Today is a day for joyfulness. The mildly heightened sobriety of Advent is lifted a bit today. The color of the candle in the Advent wreath is rose rather than the starkly penitential violet. On this occasion for joyfulness we, like everyone else, want to know how to be joyful, where to discover joy and how to sustain our experience of it. We're not talking about silly emotional ecstasies or enthusiastic transports of delight nor are we talking about trying to find perfect joy in a world that under God's curse. We're simply talking about the most joy, the greatest peace that we poor sinners can hope to experience this side of heaven.

And like everyone else, we've got it all wrong. We all think that in order to find joy we need to add things to our lives. The worldling tries to find joy in life by adding luxury and power and potential. The Christian is tempted to find joy in his life by adding good works and the daily exercise of virtue. But joy isn't something you add to life. If you don't find your life to be very joyful, you don't need to add anything you need rather to take some things away. This is the hardest things for voracious consumers like ourselves to swallow.

Here is the simple yet shocking premise upon which we all falter so frequently. Life is good. All by itself, with nothing added to it, life is good. When God created life during the first six days of the universe, He took time out to say over and over again that it was good. You only have to read the very first page of the Bible to learn one of the most powerful and difficult to accept truths. Life is good. We have an easier time believing that God created the world in six day though, even with all our modern assumptions, than we do believing that life is good.

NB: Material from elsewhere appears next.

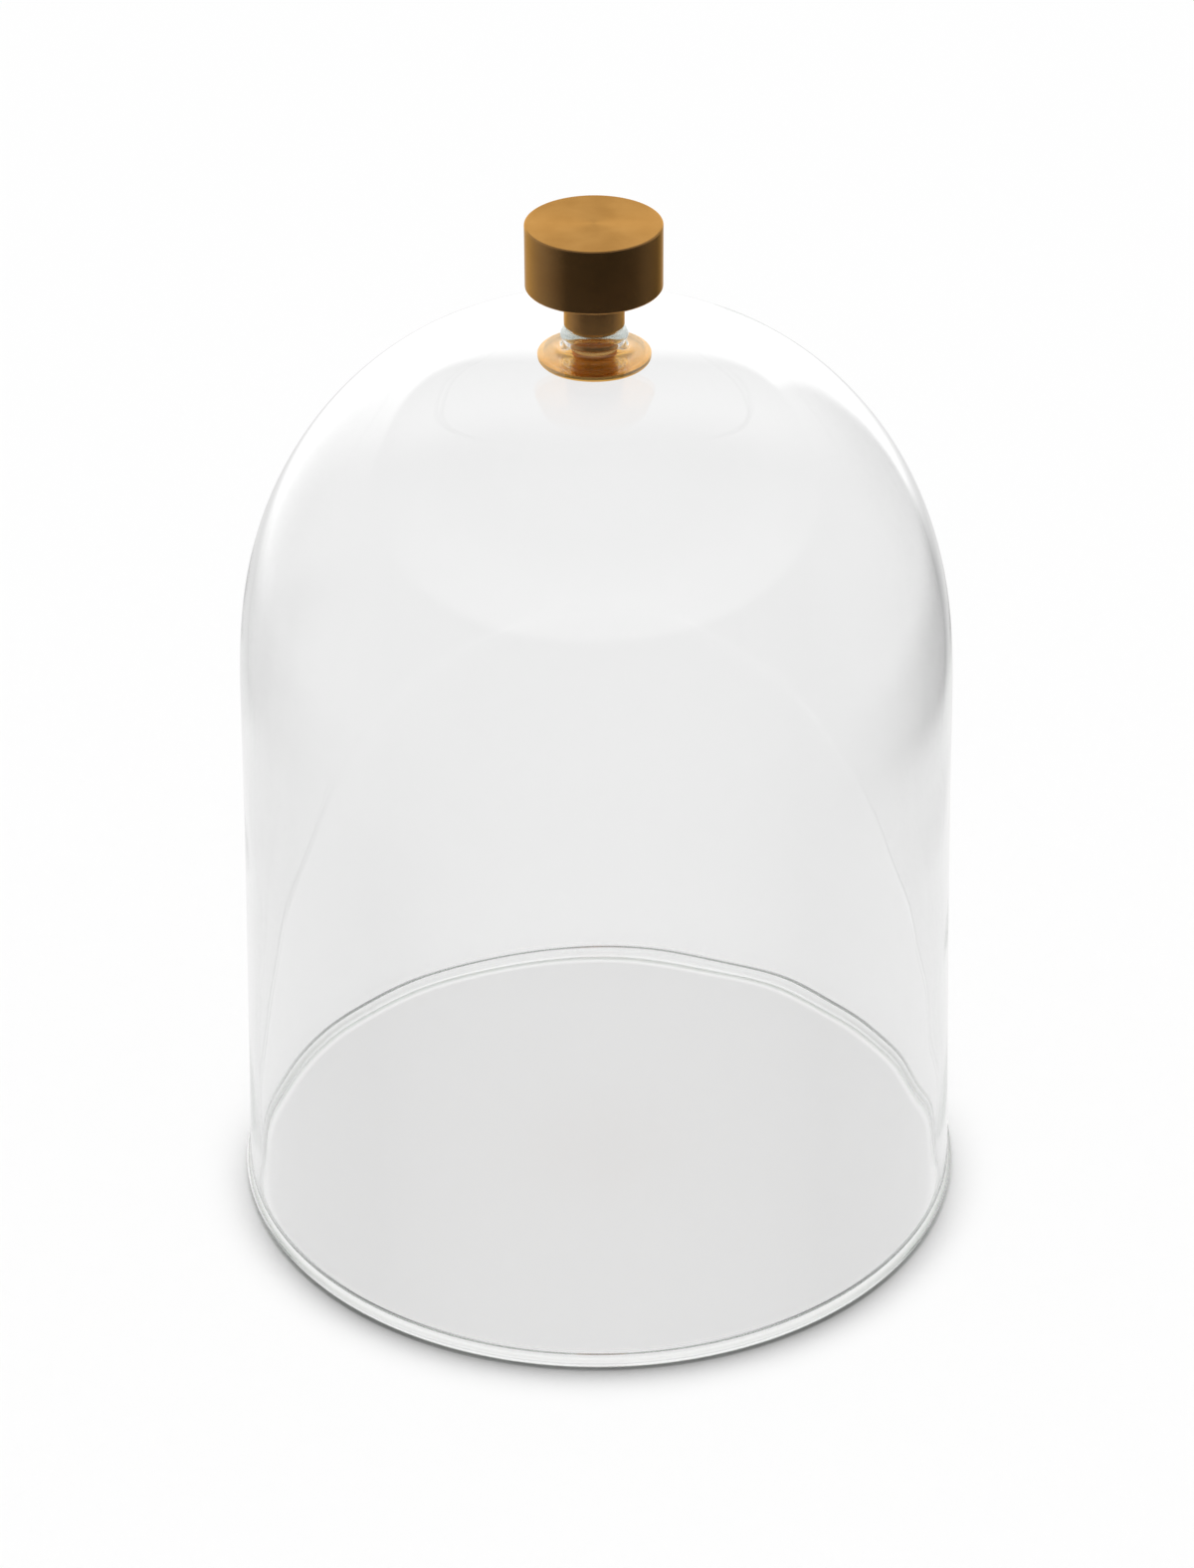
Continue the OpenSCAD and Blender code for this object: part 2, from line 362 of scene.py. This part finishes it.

And it isn't just life that's good. God is good. Little children all over the world say it when they open their lunches, God is great, God is good, let us thank Him for our food. Amen. Little children know it. But we grown ups find it terribly hard to accept. Adam knew it. Eve know it. They knew first hand that God was good and that life was good too. That understanding is what defined their paradise. They walked with God and en-joy-ed His gifts. Then came the lies and the falsehood and with them came the misery and the sorrow and the grief.

Your life is good. But your experience of it is polluted by doubt and denial. These two sins in their various applications are responsible for a tremendous amount of the misery we suffer and inflict on one another. We don't need to add joy to our lives as if they were some kind of neutral soup base that needed to be spiced up. What we need to do is recognize the falsehood in our lives and get rid of it so that we can begin to more perfectly experience our lives the way they were created to be lived. We need to get rid of our doubt and our denial.

First of all our doubt. We doubt the goodness of God because we fail to appreciate the goodness of life. We experience one hardship after another, we inflict one heartache after another and wonder how a truly good God could let these things happen. We want to be brave and daring and full of generosity but we're always held back by the suspicion that God isn't really looking out for us after all. That if we cut loose and start living a life of expansive compassion and Christian charity, that we'll wind up paying for it ourselves. So we hold back, suppressing our joy.

Worse than doubt, though, is denial. We would rather believe that life itself is bad than that we're bad. Life stinks, not me! Most of us will try to deny our sins to the very end, like some kind of pathetic criminal, caught red handed and still pleading that he didn't do it. This kind of denial squelches most of our joy. When we're confronted with a sin and try to deny that it is a sin, we wind up looking for ways to justify bad behavior. The man who is always angry tries to justify it and in so doing teaches his children to be angry and, worse still, gives them no reason to question their anger. The woman who is always complaining and giving her opinion about how things should be and running down the people around her tries to justify herself, tries to deny that she is sinning, and in so doing repels the goodwill for which she longs while at the same time becoming the object of her neighbor's unchristian dislike. Any sin you can name works in the same way. The only antidote to this kill joy contagion is repentance. The only truly Christian response to sin is recognition and repentance.

Once we stop fighting the Law that condemns us we find peace and joy. The man who is free to admit to one and all that he does have a bad temper and that it is a grief and shame to him is a man who will increasingly find himself resisting the urge to burst out. The woman who admits that she is something of a scold is more likely to catch herself on the threshold of one of her self-destructive tirades and thus more likely to grow into a peaceful and contented lady. Once we quit pretending that we aren't the problem a whole lot of our problems go away. And there's a reason for this. It isn't will power or psychology or anything like that. It is the goodness of God.

It is the work of the Law to condemn us, to show us that we repel so much of what is good about life. Once the Law does it's work, the Gospel swoops in and soothes us with the assurance that God is so good that He died to forgive the very sins we've come to recognize in ourselves. This one two punch of Law and Gospel makes a huge difference and they reinforce one another. The Law makes us desperate for forgiveness and the Gospel gives us the confidence in God's goodness to continue a life of ongoing repentance.

So we've come full circle, we're back now to that all important doctrine, justification by grace through faith for Christ's sake alone. We can't get anywhere without it but once we've got it we can go anywhere.

From here the Sacraments take on a much greater significance. Communion stops being something we add to our lives and becomes something we use to get rid of the pollution in our lives. Holy Baptism, likewise, becomes a much greater comfort because it washes away sin and gives us faith in our good and gracious God. Confession and Absolution become absolutely precious to the person who has had even a glimpse of the truly Christian life. This is the most comforting and joyful of all the Means of Grace as far as I'm concerned. To say right out loud that I am a sinner and of a specific kind. To admit that I am weak in such and such a way and then to hear that I am forgiven and that God is with me in the face of temptation and promises to give me ultimate victory at the end of all things. Even Charles Dickens would have a hard time capturing in writing that kind of comfort, that kind of joy. Amen.

The Peace of God, which passes all understanding, keep your hearts and minds in Christ Jesus. Amen.